── Dataset content

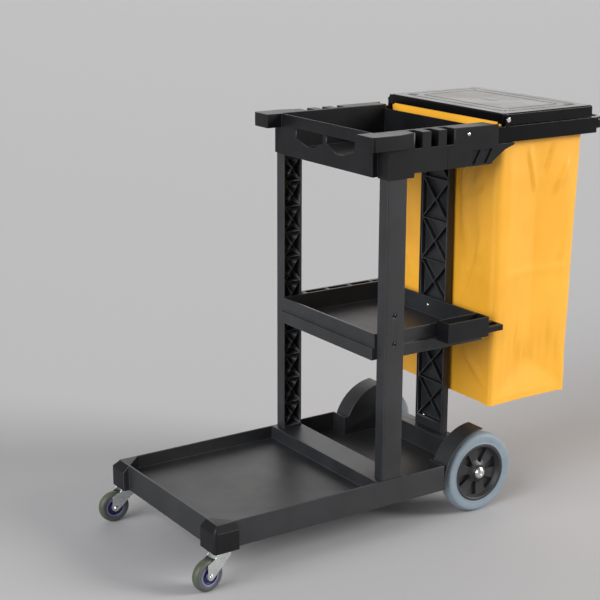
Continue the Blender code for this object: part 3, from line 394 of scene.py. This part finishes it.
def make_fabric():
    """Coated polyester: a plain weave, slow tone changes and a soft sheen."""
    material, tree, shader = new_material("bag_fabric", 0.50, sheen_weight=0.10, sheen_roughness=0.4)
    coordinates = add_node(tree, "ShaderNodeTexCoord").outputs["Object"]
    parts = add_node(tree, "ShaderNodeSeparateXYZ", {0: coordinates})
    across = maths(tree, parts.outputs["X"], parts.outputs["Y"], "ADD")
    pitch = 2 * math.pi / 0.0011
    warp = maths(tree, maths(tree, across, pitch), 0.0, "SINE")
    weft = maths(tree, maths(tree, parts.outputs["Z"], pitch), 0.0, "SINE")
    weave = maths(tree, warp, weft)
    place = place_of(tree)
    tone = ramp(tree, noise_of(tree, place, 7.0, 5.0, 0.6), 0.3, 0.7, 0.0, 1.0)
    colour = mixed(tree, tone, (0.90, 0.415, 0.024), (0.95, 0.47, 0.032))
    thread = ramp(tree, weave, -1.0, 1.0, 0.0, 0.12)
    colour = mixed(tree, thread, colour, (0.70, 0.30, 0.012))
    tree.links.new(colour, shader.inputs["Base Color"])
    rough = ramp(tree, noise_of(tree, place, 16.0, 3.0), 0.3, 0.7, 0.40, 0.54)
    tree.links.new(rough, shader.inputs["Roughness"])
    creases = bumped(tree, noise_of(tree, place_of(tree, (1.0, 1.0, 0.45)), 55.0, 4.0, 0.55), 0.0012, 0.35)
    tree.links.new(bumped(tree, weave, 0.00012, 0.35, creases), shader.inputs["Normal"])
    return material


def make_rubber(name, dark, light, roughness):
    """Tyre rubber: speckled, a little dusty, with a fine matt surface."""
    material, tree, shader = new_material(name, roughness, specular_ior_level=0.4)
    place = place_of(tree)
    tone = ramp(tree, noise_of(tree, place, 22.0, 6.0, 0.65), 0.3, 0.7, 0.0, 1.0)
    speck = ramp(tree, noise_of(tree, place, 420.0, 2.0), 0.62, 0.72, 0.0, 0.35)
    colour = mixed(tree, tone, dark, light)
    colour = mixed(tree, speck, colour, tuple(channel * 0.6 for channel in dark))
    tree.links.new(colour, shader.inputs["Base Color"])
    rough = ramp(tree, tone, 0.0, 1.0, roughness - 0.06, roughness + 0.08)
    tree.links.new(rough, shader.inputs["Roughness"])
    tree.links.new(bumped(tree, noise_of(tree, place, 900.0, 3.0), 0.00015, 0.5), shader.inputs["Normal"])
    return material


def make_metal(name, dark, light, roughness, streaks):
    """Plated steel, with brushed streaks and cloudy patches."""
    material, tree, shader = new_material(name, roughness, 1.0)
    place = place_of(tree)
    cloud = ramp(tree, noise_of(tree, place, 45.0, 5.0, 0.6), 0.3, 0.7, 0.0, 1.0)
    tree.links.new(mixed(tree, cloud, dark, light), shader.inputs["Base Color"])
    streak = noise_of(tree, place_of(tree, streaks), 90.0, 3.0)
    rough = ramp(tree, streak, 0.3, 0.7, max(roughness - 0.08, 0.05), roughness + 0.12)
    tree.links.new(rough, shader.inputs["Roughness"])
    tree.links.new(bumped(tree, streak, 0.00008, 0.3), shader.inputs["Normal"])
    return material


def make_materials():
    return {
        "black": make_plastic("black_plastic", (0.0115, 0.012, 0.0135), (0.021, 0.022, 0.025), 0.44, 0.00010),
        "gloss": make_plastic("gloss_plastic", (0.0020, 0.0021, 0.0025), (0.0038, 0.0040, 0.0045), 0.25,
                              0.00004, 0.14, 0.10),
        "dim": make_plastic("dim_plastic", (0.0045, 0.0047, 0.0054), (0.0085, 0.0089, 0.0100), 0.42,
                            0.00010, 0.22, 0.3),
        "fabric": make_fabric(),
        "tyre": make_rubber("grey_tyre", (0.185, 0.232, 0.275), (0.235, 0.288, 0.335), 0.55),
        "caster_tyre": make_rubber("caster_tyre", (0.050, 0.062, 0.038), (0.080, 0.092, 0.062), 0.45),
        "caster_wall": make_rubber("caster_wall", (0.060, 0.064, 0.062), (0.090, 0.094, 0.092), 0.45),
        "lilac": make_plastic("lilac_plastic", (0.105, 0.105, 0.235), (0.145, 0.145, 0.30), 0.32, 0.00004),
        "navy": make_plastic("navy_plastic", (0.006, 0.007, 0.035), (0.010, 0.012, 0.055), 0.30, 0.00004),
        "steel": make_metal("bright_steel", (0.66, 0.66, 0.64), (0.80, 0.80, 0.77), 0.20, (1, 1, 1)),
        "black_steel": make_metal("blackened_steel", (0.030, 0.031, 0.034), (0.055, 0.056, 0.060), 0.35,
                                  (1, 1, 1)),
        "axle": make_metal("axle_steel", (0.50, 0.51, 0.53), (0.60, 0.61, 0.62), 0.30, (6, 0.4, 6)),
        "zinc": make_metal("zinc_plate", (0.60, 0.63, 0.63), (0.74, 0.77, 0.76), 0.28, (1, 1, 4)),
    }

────

◆ What you will do ◆
Copy out every line of the data above, exactly as given.

◆ Task solution ◆
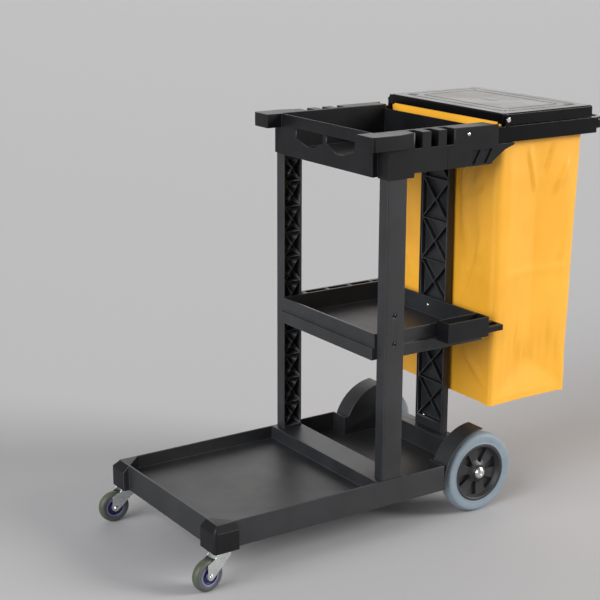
Continue the Blender code for this object: part 3, from line 394 of scene.py. This part finishes it.
def make_fabric():
    """Coated polyester: a plain weave, slow tone changes and a soft sheen."""
    material, tree, shader = new_material("bag_fabric", 0.50, sheen_weight=0.10, sheen_roughness=0.4)
    coordinates = add_node(tree, "ShaderNodeTexCoord").outputs["Object"]
    parts = add_node(tree, "ShaderNodeSeparateXYZ", {0: coordinates})
    across = maths(tree, parts.outputs["X"], parts.outputs["Y"], "ADD")
    pitch = 2 * math.pi / 0.0011
    warp = maths(tree, maths(tree, across, pitch), 0.0, "SINE")
    weft = maths(tree, maths(tree, parts.outputs["Z"], pitch), 0.0, "SINE")
    weave = maths(tree, warp, weft)
    place = place_of(tree)
    tone = ramp(tree, noise_of(tree, place, 7.0, 5.0, 0.6), 0.3, 0.7, 0.0, 1.0)
    colour = mixed(tree, tone, (0.90, 0.415, 0.024), (0.95, 0.47, 0.032))
    thread = ramp(tree, weave, -1.0, 1.0, 0.0, 0.12)
    colour = mixed(tree, thread, colour, (0.70, 0.30, 0.012))
    tree.links.new(colour, shader.inputs["Base Color"])
    rough = ramp(tree, noise_of(tree, place, 16.0, 3.0), 0.3, 0.7, 0.40, 0.54)
    tree.links.new(rough, shader.inputs["Roughness"])
    creases = bumped(tree, noise_of(tree, place_of(tree, (1.0, 1.0, 0.45)), 55.0, 4.0, 0.55), 0.0012, 0.35)
    tree.links.new(bumped(tree, weave, 0.00012, 0.35, creases), shader.inputs["Normal"])
    return material


def make_rubber(name, dark, light, roughness):
    """Tyre rubber: speckled, a little dusty, with a fine matt surface."""
    material, tree, shader = new_material(name, roughness, specular_ior_level=0.4)
    place = place_of(tree)
    tone = ramp(tree, noise_of(tree, place, 22.0, 6.0, 0.65), 0.3, 0.7, 0.0, 1.0)
    speck = ramp(tree, noise_of(tree, place, 420.0, 2.0), 0.62, 0.72, 0.0, 0.35)
    colour = mixed(tree, tone, dark, light)
    colour = mixed(tree, speck, colour, tuple(channel * 0.6 for channel in dark))
    tree.links.new(colour, shader.inputs["Base Color"])
    rough = ramp(tree, tone, 0.0, 1.0, roughness - 0.06, roughness + 0.08)
    tree.links.new(rough, shader.inputs["Roughness"])
    tree.links.new(bumped(tree, noise_of(tree, place, 900.0, 3.0), 0.00015, 0.5), shader.inputs["Normal"])
    return material


def make_metal(name, dark, light, roughness, streaks):
    """Plated steel, with brushed streaks and cloudy patches."""
    material, tree, shader = new_material(name, roughness, 1.0)
    place = place_of(tree)
    cloud = ramp(tree, noise_of(tree, place, 45.0, 5.0, 0.6), 0.3, 0.7, 0.0, 1.0)
    tree.links.new(mixed(tree, cloud, dark, light), shader.inputs["Base Color"])
    streak = noise_of(tree, place_of(tree, streaks), 90.0, 3.0)
    rough = ramp(tree, streak, 0.3, 0.7, max(roughness - 0.08, 0.05), roughness + 0.12)
    tree.links.new(rough, shader.inputs["Roughness"])
    tree.links.new(bumped(tree, streak, 0.00008, 0.3), shader.inputs["Normal"])
    return material


def make_materials():
    return {
        "black": make_plastic("black_plastic", (0.0115, 0.012, 0.0135), (0.021, 0.022, 0.025), 0.44, 0.00010),
        "gloss": make_plastic("gloss_plastic", (0.0020, 0.0021, 0.0025), (0.0038, 0.0040, 0.0045), 0.25,
                              0.00004, 0.14, 0.10),
        "dim": make_plastic("dim_plastic", (0.0045, 0.0047, 0.0054), (0.0085, 0.0089, 0.0100), 0.42,
                            0.00010, 0.22, 0.3),
        "fabric": make_fabric(),
        "tyre": make_rubber("grey_tyre", (0.185, 0.232, 0.275), (0.235, 0.288, 0.335), 0.55),
        "caster_tyre": make_rubber("caster_tyre", (0.050, 0.062, 0.038), (0.080, 0.092, 0.062), 0.45),
        "caster_wall": make_rubber("caster_wall", (0.060, 0.064, 0.062), (0.090, 0.094, 0.092), 0.45),
        "lilac": make_plastic("lilac_plastic", (0.105, 0.105, 0.235), (0.145, 0.145, 0.30), 0.32, 0.00004),
        "navy": make_plastic("navy_plastic", (0.006, 0.007, 0.035), (0.010, 0.012, 0.055), 0.30, 0.00004),
        "steel": make_metal("bright_steel", (0.66, 0.66, 0.64), (0.80, 0.80, 0.77), 0.20, (1, 1, 1)),
        "black_steel": make_metal("blackened_steel", (0.030, 0.031, 0.034), (0.055, 0.056, 0.060), 0.35,
                                  (1, 1, 1)),
        "axle": make_metal("axle_steel", (0.50, 0.51, 0.53), (0.60, 0.61, 0.62), 0.30, (6, 0.4, 6)),
        "zinc": make_metal("zinc_plate", (0.60, 0.63, 0.63), (0.74, 0.77, 0.76), 0.28, (1, 1, 4)),
    }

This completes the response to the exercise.